→ **Task goal**: Up to and including the line that contains "front towards -Y.", write out each line of the material from its first line, exactly.

→ **Record excerpts**:
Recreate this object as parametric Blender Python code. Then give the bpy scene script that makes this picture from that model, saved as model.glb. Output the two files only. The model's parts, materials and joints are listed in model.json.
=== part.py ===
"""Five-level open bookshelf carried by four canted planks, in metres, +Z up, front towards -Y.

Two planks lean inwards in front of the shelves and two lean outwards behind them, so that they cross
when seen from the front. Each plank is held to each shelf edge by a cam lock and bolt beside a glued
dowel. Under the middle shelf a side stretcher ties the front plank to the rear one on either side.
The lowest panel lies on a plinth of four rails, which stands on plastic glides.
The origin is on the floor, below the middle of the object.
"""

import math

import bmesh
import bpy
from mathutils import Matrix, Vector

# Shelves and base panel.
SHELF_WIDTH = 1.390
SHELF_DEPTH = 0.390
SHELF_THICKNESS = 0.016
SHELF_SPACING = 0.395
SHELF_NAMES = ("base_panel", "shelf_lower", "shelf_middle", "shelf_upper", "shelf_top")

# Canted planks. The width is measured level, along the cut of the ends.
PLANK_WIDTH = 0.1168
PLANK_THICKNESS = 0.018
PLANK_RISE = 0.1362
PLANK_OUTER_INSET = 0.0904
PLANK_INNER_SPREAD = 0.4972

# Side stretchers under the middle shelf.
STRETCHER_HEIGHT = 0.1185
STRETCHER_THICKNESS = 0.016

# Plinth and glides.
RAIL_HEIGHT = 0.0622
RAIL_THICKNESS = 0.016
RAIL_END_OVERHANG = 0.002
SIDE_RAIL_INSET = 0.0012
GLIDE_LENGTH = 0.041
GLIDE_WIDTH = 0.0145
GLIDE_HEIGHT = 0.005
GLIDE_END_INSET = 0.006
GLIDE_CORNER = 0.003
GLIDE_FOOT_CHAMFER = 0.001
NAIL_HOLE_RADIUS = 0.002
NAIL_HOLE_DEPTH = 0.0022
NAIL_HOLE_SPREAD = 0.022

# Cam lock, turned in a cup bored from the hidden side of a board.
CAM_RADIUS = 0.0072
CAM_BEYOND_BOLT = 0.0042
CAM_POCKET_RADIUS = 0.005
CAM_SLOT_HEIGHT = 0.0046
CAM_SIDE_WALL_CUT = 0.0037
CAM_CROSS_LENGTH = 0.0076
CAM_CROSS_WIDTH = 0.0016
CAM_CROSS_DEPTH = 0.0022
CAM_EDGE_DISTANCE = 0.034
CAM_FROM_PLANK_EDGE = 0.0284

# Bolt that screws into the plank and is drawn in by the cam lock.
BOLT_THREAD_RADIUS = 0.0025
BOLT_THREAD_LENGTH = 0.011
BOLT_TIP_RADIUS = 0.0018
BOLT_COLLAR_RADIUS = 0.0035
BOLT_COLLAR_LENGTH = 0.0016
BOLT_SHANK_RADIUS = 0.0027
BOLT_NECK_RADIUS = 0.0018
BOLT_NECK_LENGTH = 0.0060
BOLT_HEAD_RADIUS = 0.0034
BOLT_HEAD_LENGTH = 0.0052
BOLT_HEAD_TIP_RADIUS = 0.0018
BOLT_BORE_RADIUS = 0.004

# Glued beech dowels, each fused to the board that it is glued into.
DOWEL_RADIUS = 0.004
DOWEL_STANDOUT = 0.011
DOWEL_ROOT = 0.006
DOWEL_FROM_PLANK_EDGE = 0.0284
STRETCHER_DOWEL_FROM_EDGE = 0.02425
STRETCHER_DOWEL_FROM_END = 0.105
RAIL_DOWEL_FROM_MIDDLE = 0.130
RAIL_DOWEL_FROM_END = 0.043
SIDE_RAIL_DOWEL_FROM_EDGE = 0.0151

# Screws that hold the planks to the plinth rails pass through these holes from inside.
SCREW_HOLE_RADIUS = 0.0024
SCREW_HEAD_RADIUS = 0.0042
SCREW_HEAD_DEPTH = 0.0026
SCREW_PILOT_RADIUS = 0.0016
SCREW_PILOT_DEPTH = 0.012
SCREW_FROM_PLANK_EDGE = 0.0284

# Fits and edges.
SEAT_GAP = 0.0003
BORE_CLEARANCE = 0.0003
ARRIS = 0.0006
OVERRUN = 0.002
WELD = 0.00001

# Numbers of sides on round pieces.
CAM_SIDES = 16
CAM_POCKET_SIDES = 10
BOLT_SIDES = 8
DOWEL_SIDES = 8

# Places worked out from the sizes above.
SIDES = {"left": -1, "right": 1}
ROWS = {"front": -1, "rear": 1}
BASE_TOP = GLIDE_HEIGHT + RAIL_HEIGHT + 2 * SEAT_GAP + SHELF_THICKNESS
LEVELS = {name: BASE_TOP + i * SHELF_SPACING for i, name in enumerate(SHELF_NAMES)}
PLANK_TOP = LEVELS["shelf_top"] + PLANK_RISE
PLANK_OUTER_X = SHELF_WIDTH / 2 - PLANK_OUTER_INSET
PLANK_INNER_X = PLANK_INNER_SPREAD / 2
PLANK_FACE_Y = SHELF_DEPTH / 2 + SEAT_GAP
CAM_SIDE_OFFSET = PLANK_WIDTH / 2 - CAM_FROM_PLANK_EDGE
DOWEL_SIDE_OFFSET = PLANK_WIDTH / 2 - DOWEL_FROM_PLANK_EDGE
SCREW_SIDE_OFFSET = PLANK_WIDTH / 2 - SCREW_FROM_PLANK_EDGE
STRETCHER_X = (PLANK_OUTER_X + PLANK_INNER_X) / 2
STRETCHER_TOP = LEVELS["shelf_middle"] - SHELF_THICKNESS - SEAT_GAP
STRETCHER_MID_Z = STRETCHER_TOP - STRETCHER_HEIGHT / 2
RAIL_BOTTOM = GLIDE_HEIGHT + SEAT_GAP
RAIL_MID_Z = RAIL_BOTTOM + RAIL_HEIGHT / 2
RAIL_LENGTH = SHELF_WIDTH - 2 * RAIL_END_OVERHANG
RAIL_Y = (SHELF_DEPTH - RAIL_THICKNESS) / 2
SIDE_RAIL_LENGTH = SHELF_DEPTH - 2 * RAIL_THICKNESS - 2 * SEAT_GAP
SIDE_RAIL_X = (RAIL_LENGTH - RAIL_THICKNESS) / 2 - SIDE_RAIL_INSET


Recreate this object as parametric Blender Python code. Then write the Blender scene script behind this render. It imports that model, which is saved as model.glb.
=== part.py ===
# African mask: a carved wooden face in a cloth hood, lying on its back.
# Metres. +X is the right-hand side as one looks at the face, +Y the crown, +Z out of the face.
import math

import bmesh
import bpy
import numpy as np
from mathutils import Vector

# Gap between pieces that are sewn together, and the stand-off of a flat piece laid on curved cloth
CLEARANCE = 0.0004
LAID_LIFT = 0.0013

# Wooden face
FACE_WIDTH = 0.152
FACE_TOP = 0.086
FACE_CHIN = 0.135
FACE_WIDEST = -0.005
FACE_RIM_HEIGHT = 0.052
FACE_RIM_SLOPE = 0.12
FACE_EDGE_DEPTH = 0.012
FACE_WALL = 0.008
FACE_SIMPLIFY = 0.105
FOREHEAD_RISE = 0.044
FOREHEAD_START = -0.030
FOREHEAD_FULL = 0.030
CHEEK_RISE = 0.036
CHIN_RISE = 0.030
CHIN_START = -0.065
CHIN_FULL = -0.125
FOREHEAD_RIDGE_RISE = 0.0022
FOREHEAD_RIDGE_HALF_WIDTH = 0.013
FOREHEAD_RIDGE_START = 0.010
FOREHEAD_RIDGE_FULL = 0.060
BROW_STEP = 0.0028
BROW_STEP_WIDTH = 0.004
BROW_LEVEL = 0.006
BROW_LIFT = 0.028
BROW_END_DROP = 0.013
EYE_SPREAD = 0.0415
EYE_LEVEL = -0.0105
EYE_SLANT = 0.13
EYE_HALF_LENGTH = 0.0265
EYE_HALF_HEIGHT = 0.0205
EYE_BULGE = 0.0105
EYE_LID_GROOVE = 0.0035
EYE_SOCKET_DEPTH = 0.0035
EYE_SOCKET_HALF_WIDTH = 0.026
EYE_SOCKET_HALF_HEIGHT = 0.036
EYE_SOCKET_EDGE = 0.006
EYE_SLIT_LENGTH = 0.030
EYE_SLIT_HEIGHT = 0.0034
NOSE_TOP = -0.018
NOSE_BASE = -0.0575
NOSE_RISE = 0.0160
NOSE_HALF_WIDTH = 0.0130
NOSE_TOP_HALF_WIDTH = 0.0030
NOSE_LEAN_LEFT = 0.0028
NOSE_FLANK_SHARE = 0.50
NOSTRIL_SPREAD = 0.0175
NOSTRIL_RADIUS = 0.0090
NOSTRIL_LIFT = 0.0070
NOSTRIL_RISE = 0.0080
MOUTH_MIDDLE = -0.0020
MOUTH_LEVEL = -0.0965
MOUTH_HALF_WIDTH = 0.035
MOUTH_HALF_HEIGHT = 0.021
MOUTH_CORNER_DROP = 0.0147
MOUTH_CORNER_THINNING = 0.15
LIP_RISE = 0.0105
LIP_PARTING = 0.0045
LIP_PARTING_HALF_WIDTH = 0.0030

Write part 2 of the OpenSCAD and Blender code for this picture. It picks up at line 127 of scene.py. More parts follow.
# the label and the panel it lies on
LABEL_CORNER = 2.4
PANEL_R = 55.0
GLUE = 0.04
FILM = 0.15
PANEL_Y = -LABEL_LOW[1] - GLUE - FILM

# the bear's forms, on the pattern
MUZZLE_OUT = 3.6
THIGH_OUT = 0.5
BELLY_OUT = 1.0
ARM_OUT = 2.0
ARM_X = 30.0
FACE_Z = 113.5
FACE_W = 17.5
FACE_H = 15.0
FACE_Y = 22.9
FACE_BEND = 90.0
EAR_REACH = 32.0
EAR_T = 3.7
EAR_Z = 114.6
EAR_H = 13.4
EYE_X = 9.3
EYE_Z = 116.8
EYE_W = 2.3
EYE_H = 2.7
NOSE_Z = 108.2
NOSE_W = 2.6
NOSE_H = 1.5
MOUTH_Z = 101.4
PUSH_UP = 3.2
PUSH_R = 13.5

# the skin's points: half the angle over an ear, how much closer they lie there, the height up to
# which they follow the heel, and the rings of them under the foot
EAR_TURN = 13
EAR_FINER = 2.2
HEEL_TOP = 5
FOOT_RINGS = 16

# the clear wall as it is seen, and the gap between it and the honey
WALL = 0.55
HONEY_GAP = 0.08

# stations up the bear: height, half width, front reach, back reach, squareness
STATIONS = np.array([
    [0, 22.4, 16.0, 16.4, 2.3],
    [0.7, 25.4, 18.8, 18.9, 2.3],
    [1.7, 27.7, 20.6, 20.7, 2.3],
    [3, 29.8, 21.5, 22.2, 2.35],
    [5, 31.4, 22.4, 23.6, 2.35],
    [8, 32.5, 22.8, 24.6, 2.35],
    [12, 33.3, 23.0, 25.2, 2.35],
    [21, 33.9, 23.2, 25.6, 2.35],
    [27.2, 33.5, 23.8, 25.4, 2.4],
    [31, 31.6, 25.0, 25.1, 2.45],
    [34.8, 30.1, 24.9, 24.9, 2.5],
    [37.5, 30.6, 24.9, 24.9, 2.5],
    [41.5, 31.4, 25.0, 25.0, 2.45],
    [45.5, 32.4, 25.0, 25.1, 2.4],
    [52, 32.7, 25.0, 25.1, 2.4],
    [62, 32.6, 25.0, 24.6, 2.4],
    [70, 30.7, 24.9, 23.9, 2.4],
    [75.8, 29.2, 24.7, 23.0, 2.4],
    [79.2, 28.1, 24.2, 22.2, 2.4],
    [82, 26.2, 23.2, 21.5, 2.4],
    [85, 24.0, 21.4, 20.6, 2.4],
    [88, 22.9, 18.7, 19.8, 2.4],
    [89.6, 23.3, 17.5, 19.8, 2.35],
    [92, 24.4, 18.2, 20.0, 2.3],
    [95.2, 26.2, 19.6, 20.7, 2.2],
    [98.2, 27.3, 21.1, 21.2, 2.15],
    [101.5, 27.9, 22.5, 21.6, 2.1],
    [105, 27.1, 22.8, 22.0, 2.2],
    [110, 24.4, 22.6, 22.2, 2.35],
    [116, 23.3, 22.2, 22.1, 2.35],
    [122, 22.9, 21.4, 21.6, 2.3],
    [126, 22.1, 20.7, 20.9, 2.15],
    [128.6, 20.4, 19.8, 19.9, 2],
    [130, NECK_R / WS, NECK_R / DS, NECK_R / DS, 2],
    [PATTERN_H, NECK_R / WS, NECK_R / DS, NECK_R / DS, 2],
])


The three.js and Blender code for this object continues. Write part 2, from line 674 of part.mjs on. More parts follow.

→ **Answer to this task**:
Recreate this object as parametric Blender Python code. Then give the bpy scene script that makes this picture from that model, saved as model.glb. Output the two files only. The model's parts, materials and joints are listed in model.json.
=== part.py ===
"""Five-level open bookshelf carried by four canted planks, in metres, +Z up, front towards -Y.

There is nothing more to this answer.